I only learned later about the battle for Berlin. I heard from French volunteers, who had like me, volunteered to fight against Communism and who, in Kolberg and especially in Berlin had given their last drop of sweat and blood for the cause. Their sacrifice is without comparison. In the centre of Berlin, it was the ‘Charlemagne’ who fought to their last man and destroyed sixty enemy tanks. The American historian Cornelius Ryan reports in his book, The Last Battle, that nearly 100,000 women were raped in Berlin, by Russian soldiers. A further 6,000 committed suicide rather than live under the rule of the Bolshevik régime. At that time the ‘missing persons’ list increased out of all proportion, as the people of Berlin were dragged from their homes by the Reds and transported away to the East.
I was to experience the extreme contrast of misery and amusement at that time.

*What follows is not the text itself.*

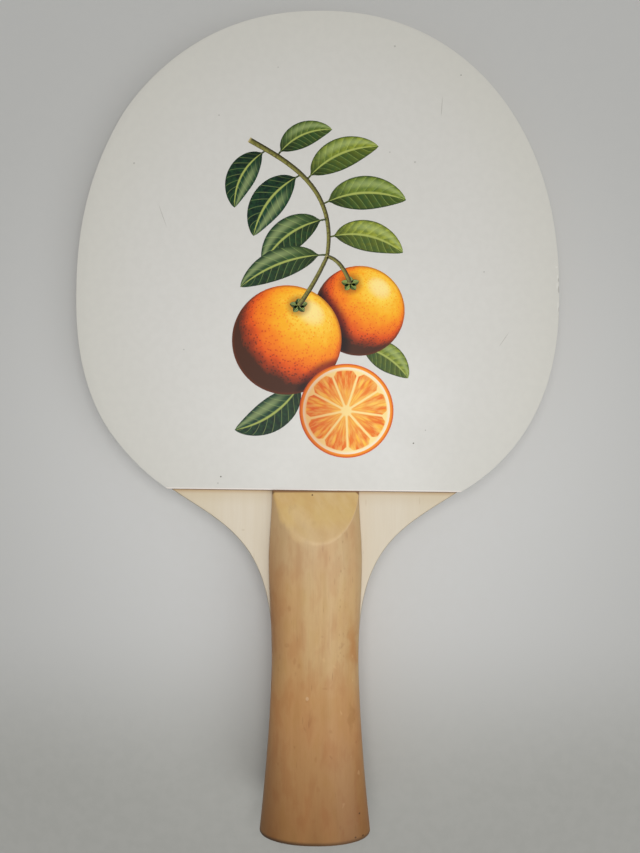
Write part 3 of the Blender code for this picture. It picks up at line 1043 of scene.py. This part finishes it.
def ink_film(path, half_width, layer, along, spread, tone, columns=FILM_COLUMNS):
    """A strip of ink along a path, as rings that cross it above and come back below.

    Each point's mark is how far along it lies, how far across from the left, and the motif's tone.
    """
    across = np.linspace(-1.0, 1.0, columns)
    reach = half_width[:, None] * across
    plan = path[:, None] + right_of(path)[:, None] * reach[..., None]
    plan = np.concatenate((plan, plan[:, ::-1]), axis=1) * MM
    level = np.where(np.arange(plan.shape[1]) < len(across), layer * INK_STEP, -INK_STEP)
    rings = np.dstack((plan, np.broadcast_to(SHEET_TOP + level, plan.shape[:2])))
    crosswise = 0.5 + 0.5 * spread[:, None] * np.concatenate((across, across[::-1]))
    lengthwise = np.broadcast_to(along[:, None], crosswise.shape)
    return rings, np.dstack((lengthwise, crosswise, np.full_like(crosswise, tone)))


def leaf_film(base, tip, bulge, half_width, tone, layer):
    """A leaf on an arched midrib: half its width is u^0.7·(1−u)^0.8 on a short stalk.

    It is marked so that the half that the light falls on is always the far one.
    """
    base, tip = np.array(base), np.array(tip)
    heading = (tip - base) / np.linalg.norm(tip - base)
    right = np.array((heading[1], -heading[0]))
    share = np.linspace(0.0, 1.0, FILM_ROWS)
    path = bezier((base, (base + tip) / 2 - 2 * bulge * right, tip), share)
    blade = np.clip((share - STALK_SHARE) / (1.0 - STALK_SHARE), 0.0, 1.0)
    swell = blade ** 0.7 * (1.0 - blade) ** 0.8
    outline = STALK_HALF * (1.0 - share) + half_width * swell / swell.max()
    lit = np.sign(np.dot(right, LIGHT_FROM[:2]))
    return ink_film(path, outline, layer, share, np.full_like(share, lit), tone)


def stem_film(points, half_widths, layer):
    """A twig or a stem along a Bezier curve, its half width going evenly from first to last."""
    share = np.linspace(0.0, 1.0, FILM_ROWS)
    outline = half_widths[0] + (half_widths[1] - half_widths[0]) * share
    path = bezier([np.array(point, dtype=float) for point in points], share)
    return ink_film(path, outline, layer, share, np.ones_like(share), 0.0)


def disc_film(centre, radius, layer, tone):
    """A round motif: rows at heights −cos of a half turn, as wide as its sine."""
    turn = np.linspace(0.0, math.pi, DISC_ROWS)
    height = -np.cos(turn)
    path = np.column_stack((np.full_like(turn, centre[0]), centre[1] + radius * height))
    along = 0.5 + 0.5 * height
    return ink_film(path, radius * np.sin(turn), layer, along, np.sin(turn), tone, DISC_COLUMNS)


def calyx_films(centre, layer):
    """Five sepals round the end of a stem, a little shorter up and down than across."""
    base = np.array(centre)
    films = []
    for turn in np.radians(range(20, 360, 72)):
        tip = base + np.array((math.cos(turn), SEPAL_SQUASH * math.sin(turn))) * SEPAL_REACH
        films.append(leaf_film(base, tip, 0.0, SEPAL_HALF_WIDTH, 0.5, layer))
    return films


def print_on(name, films, material):
    """Lays a set of ink films on the front sheet as one piece."""
    rings, marks = zip(*films)
    piece = new_object(skin(name, *rings, marks=marks), material)
    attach(piece, "root")


def printed_ink(name):
    """A new ink material, its shader, its coordinates and the three marks on its film."""
    material, shader, place = shader_of(name, 0.45)
    shader.inputs["Specular IOR Level"].default_value = 0.2
    film = material.node_tree.nodes.new("ShaderNodeAttribute")
    film.attribute_name = "film"
    return material, shader, place, axes_of(film.outputs["Vector"])


def printed_leaf():
    """Leaf green from blue to yellow: two unlike halves, pale midrib, slanting veins, dark rim."""
    material, shader, place, marks = printed_ink("printed_leaf")
    along, across, tone = marks
    from_rib = times(2.0, maths("ABSOLUTE", minus(across, 0.5)))
    rightness = fade(axes_of(place)["X"], -20 * MM, 24 * MM)
    phase = maths("FRACT", times(minus(along, times(from_rib, 0.15)), 10.0))
    green = layered(
        ink(12, 58, 48),
        (rightness, ink(66, 112, 40)),
        (times(tone, plus(0.25, rightness)), ink(168, 176, 60)),
        (fade(across, 0.44, 0.56, 0.75, 0.0), ink(96, 118, 116), "MULTIPLY"),
        (fade(phase, 0.1, 0.95, 0.5, 0.0), ink(140, 150, 140), "MULTIPLY"),
        (band(phase, 0.84, 0.94, 0.94, 1.0, 0.45), ink(168, 186, 104)),
        (fade(noise(place, 900.0, 3.0, 0.6), 0.35, 0.7, 0.0, 0.5), ink(40, 84, 44)),
        (times(band(across, 0.6, 0.76, 0.78, 0.96, 0.4), fade(along, 0.15, 0.5)), ink(184, 200, 132)),
        (fade(along, 0.0, 0.4, 0.7, 0.0), ink(60, 76, 66), "MULTIPLY"),
        (fade(from_rib, 0.86, 1.0, 0.0, 0.75), ink(20, 40, 24)),
        (fade(from_rib, 0.03, 0.1, 0.85, 0.0), ink(176, 186, 96)))
    feed(shader, "Base Color", green)
    return material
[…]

Hundreds froze and starved in the extremely cold winter of 1946/47. The old people were the sacrifices, not having the strength to trudge cross-country with a rucksack for their needs. That was one side of the picture and the other presented itself in the amusement of the newly presented American way of life. I ventured one evening to the area around the railway station, ‘Berlin Zoo’, to take a look for myself. Already in the early evening I heard the ‘swing and jazz’ oozing from the murky underground bars and clubs. It was an offence to the ears of every normal German. They were newly formed in the cellars of the houses. In those bars, a bottle of whisky cost the princely sum of 800 marks. The well-nourished ‘kings of the black market’ enjoyed the spoils of their unscrupulous business deals. Needless to say, there were the highly made-up madams, who were willing to hop around, to ‘jitter-bug’ with the crew-cut styled and sweat-bathed GIs in an ecstasy of wild movement, which released all their inhibitions.